Somut olayda, borçlu vekili icra mahkemesine başvurusunda, ödeme emrinin vekil yerine borçlu asile tebliğ edilmesinin geçersiz olduğunu ileri sürerek ödeme emri tebligatının iptalini, tebliğ tarihinin 03.02.2015 tarihi olarak düzeltilmesini ve bu kapsamda 04.02.2015 tarihinde icra müdürlüğüne yapılan itiraz gereğince takibin durdurulmasını istemiştir.
Tebligat Kanunu’nun 11. ve Tebligat Yönetmeliği’nin 18. maddeleri gereğince vekil ile takip edilen işlerde tebligatın vekile yapılması zorunlu olduğundan, ödeme emrinin tebliğine dair vekile çıkarılmış ve usule aykırı bir tebligat da bulunmadığına göre, olayda usulsüz tebliğ ile ilgili Tebligat Kanunu’nun 32. maddesinin uygulama yeri yoktur. Bu durumda asile yapılan tebligat yok hükmünde olup iptali gerekmektedir.
O halde mahkemece, şikayete konu ödeme emri tebligatının iptaline karar verilmesi gerekirken yazılı şekilde hüküm tesisi isabetsiz olup kararın bu gerekçeyle bozulması gerekirken, Dairemizce, usulsüz tebligat şikayetinin süresinde olmadığından bahisle bozulduğu anlaşılmakla karar düzeltme isteminin kabulü gerekmiştir.
Öte yandan yetkisiz icra müdürlüğüne yapılan itiraz, yetki itirazının kabulüyle takip dosyasının yetkili yere gönderilmesi halinde hükümsüz kalır ve yasal sonuç doğurmaz.
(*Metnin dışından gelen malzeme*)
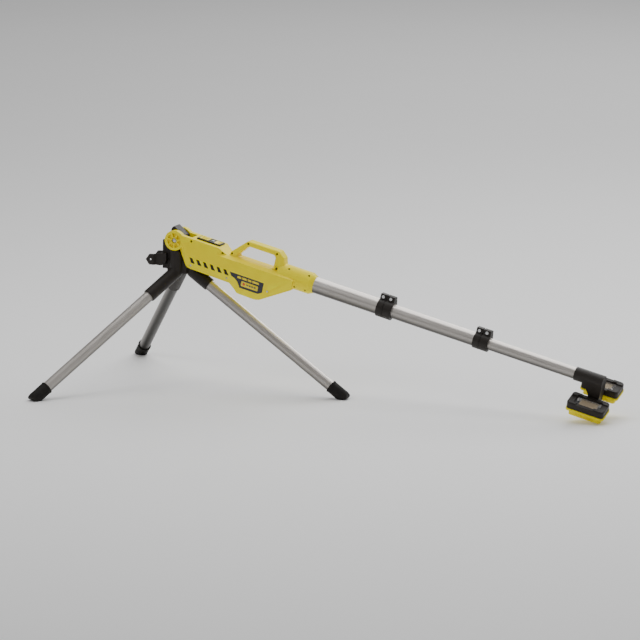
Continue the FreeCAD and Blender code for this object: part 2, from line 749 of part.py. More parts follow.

Bu sebeple mahkemenin bu yöne dair kabulü de yerinde bulunmamıştır.
SONUÇ : Borçlunun karar düzeltme itirazlarının kabulüyle Dairemizin 28.12.2016 tarih, 2016/8172 Esas – 2016/26235 Karar sayılı bozma ilamının kaldırılarak mahkeme kararının yukarda yazılı sebeplerle İİK’nun 366. ve HUMK’nun 428. maddeleri uyarınca (BOZULMASINA), 19/04/2017 tarihinde oybirliğiyle karar verildi.